- **Work to complete**: Write out exactly the lines that run from the line containing "by a thickness" through the line containing "bpy.data.objects.remove(obj)"; both end lines belong to the answer.

- **Recorded information**:
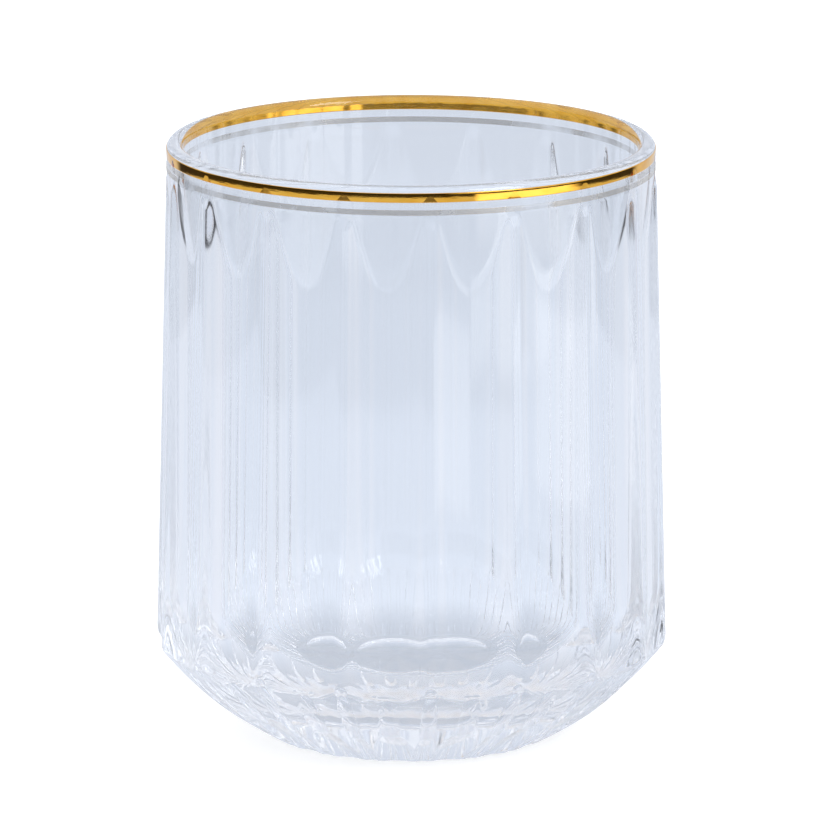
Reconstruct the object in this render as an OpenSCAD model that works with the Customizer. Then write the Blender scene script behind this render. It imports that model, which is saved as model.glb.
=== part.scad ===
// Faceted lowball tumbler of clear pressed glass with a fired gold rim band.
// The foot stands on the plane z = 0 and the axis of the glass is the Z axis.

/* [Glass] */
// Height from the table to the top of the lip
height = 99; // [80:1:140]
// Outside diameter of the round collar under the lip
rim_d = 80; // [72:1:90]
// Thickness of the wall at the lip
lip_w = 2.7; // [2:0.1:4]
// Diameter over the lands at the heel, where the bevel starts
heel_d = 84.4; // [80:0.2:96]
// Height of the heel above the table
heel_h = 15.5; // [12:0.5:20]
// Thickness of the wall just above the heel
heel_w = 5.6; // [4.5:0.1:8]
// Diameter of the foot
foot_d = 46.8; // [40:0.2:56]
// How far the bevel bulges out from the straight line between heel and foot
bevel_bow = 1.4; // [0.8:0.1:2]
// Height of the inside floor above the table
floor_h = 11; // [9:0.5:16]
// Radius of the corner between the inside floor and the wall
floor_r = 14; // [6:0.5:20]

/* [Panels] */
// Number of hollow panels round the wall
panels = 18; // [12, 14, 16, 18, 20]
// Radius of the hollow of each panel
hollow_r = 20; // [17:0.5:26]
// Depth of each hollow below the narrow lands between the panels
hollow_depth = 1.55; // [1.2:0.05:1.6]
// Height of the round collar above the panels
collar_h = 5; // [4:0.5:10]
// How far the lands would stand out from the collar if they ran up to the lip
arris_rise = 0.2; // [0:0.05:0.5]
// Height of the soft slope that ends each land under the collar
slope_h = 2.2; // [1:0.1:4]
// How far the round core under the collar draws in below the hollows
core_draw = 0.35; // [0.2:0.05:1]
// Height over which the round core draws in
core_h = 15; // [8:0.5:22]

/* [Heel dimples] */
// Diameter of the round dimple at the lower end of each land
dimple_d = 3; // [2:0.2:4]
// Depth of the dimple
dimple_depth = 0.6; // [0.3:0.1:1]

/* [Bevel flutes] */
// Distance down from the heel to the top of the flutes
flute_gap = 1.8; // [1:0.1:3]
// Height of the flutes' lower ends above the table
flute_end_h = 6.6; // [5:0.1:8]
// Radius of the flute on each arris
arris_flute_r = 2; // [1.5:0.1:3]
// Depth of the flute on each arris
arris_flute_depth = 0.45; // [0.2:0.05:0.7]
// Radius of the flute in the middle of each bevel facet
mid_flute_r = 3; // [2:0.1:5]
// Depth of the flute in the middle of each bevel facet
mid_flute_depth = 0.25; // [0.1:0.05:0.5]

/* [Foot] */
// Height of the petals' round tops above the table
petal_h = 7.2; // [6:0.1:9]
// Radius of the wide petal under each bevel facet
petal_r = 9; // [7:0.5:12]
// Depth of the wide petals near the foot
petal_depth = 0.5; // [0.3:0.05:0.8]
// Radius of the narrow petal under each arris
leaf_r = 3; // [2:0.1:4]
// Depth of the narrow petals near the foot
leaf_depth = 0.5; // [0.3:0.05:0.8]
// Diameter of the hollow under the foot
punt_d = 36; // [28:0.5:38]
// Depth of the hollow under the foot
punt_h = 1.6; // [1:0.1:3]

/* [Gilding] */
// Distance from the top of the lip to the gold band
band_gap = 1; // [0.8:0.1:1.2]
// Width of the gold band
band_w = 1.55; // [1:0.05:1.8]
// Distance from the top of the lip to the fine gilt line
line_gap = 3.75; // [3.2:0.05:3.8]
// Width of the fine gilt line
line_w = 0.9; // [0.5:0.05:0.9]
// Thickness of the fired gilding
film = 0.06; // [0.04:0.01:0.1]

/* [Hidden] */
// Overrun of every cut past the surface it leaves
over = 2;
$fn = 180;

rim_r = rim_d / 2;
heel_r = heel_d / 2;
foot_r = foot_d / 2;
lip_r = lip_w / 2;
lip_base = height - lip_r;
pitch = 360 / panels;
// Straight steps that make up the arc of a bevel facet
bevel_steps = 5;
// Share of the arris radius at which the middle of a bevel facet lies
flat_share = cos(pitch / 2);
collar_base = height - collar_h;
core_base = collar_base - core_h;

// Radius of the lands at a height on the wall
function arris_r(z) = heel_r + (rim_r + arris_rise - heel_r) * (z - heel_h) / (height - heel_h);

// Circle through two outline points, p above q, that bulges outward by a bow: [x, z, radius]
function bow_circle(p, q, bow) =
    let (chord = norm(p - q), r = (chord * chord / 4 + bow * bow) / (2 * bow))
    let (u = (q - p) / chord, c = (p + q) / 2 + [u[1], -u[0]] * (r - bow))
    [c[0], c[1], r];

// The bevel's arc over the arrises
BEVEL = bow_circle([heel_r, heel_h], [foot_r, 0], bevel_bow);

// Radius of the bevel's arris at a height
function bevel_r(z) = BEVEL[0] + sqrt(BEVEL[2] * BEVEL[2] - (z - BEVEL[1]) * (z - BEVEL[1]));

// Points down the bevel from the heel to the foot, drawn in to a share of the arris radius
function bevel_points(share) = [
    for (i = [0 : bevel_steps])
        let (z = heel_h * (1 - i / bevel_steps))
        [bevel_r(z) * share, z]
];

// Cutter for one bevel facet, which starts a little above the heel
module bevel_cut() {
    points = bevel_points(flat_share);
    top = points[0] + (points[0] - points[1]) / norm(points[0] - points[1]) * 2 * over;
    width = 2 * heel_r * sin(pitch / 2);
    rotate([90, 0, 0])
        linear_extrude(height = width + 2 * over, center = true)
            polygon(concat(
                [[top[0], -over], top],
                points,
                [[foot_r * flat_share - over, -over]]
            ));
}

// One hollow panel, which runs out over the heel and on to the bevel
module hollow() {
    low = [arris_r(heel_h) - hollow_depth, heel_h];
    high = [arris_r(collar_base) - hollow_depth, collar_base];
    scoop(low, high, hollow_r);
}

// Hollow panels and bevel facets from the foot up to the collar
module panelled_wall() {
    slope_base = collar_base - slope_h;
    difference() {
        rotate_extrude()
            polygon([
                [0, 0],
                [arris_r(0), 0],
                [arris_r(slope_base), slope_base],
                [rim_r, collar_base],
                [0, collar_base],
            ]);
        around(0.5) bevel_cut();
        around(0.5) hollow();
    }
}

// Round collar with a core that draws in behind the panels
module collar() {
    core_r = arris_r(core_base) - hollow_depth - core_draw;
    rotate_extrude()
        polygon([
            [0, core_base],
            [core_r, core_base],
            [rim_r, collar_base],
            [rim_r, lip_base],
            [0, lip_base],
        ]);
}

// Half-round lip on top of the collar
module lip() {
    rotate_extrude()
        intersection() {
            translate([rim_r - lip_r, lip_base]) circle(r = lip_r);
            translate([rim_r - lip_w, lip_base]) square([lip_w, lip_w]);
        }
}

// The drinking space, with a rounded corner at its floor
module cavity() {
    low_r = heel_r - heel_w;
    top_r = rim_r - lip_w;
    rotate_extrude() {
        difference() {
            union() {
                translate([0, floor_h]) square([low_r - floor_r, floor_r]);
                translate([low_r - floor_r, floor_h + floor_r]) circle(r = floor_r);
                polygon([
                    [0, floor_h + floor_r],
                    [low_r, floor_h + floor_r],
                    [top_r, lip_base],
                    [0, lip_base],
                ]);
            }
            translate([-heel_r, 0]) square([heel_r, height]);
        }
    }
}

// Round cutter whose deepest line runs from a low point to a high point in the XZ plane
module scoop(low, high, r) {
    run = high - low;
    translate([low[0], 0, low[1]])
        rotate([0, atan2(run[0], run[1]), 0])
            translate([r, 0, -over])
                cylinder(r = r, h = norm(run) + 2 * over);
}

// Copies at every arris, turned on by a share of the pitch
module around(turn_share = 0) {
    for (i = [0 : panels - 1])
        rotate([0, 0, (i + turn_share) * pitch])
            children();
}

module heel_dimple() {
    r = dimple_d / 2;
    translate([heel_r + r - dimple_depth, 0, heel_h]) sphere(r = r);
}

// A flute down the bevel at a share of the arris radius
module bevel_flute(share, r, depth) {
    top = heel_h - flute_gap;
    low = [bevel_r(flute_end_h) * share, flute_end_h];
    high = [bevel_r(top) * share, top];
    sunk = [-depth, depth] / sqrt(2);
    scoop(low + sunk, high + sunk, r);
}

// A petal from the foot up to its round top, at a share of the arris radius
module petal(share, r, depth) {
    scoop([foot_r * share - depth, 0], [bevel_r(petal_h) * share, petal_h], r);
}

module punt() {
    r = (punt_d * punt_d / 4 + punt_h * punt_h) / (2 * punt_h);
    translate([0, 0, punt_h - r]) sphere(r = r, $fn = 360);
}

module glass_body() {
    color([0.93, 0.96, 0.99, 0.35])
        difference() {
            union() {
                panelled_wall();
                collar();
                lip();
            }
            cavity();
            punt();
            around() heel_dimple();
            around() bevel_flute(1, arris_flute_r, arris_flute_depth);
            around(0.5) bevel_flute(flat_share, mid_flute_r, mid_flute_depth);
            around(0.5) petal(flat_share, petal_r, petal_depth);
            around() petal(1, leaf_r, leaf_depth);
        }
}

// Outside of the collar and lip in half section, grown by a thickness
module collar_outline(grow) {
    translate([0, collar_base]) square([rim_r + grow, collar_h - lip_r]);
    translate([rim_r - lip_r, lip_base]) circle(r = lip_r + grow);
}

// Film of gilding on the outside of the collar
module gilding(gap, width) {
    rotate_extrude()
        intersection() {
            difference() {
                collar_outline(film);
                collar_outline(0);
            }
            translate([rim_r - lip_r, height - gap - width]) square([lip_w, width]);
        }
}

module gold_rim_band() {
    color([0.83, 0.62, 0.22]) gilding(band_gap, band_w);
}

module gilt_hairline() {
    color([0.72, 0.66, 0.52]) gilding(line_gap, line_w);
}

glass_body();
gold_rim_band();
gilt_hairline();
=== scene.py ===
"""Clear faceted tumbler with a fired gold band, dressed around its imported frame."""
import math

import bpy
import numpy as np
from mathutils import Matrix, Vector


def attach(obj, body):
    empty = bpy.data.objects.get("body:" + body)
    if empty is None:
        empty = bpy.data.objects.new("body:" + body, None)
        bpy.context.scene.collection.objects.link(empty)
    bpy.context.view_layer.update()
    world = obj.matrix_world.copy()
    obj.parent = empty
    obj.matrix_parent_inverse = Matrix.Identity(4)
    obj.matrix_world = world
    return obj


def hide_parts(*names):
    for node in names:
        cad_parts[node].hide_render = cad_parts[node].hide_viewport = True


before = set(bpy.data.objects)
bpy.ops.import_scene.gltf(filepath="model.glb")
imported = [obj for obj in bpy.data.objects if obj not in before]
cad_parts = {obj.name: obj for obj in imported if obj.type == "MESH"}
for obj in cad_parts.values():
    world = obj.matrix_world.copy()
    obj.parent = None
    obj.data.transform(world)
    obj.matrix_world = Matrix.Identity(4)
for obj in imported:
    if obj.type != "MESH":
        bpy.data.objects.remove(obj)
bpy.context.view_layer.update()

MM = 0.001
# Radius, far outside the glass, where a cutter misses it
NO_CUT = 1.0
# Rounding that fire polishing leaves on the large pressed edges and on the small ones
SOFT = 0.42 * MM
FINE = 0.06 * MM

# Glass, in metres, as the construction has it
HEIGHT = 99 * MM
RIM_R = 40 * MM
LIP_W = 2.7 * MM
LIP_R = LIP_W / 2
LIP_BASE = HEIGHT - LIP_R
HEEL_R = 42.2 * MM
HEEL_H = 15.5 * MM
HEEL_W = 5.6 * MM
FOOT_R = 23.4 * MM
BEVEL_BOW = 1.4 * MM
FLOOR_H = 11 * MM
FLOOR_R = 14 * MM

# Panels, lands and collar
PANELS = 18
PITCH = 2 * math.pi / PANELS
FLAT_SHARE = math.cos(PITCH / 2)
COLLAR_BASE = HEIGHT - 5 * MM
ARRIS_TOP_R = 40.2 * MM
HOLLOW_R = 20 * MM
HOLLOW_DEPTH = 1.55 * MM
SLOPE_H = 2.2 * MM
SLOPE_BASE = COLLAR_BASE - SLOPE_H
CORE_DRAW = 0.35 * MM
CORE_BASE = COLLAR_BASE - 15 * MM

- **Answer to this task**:
// Outside of the collar and lip in half section, grown by a thickness
module collar_outline(grow) {
    translate([0, collar_base]) square([rim_r + grow, collar_h - lip_r]);
    translate([rim_r - lip_r, lip_base]) circle(r = lip_r + grow);
}

// Film of gilding on the outside of the collar
module gilding(gap, width) {
    rotate_extrude()
        intersection() {
            difference() {
                collar_outline(film);
                collar_outline(0);
            }
            translate([rim_r - lip_r, height - gap - width]) square([lip_w, width]);
        }
}

module gold_rim_band() {
    color([0.83, 0.62, 0.22]) gilding(band_gap, band_w);
}

module gilt_hairline() {
    color([0.72, 0.66, 0.52]) gilding(line_gap, line_w);
}

glass_body();
gold_rim_band();
gilt_hairline();
=== scene.py ===
"""Clear faceted tumbler with a fired gold band, dressed around its imported frame."""
import math

import bpy
import numpy as np
from mathutils import Matrix, Vector


def attach(obj, body):
    empty = bpy.data.objects.get("body:" + body)
    if empty is None:
        empty = bpy.data.objects.new("body:" + body, None)
        bpy.context.scene.collection.objects.link(empty)
    bpy.context.view_layer.update()
    world = obj.matrix_world.copy()
    obj.parent = empty
    obj.matrix_parent_inverse = Matrix.Identity(4)
    obj.matrix_world = world
    return obj


def hide_parts(*names):
    for node in names:
        cad_parts[node].hide_render = cad_parts[node].hide_viewport = True


before = set(bpy.data.objects)
bpy.ops.import_scene.gltf(filepath="model.glb")
imported = [obj for obj in bpy.data.objects if obj not in before]
cad_parts = {obj.name: obj for obj in imported if obj.type == "MESH"}
for obj in cad_parts.values():
    world = obj.matrix_world.copy()
    obj.parent = None
    obj.data.transform(world)
    obj.matrix_world = Matrix.Identity(4)
for obj in imported:
    if obj.type != "MESH":
        bpy.data.objects.remove(obj)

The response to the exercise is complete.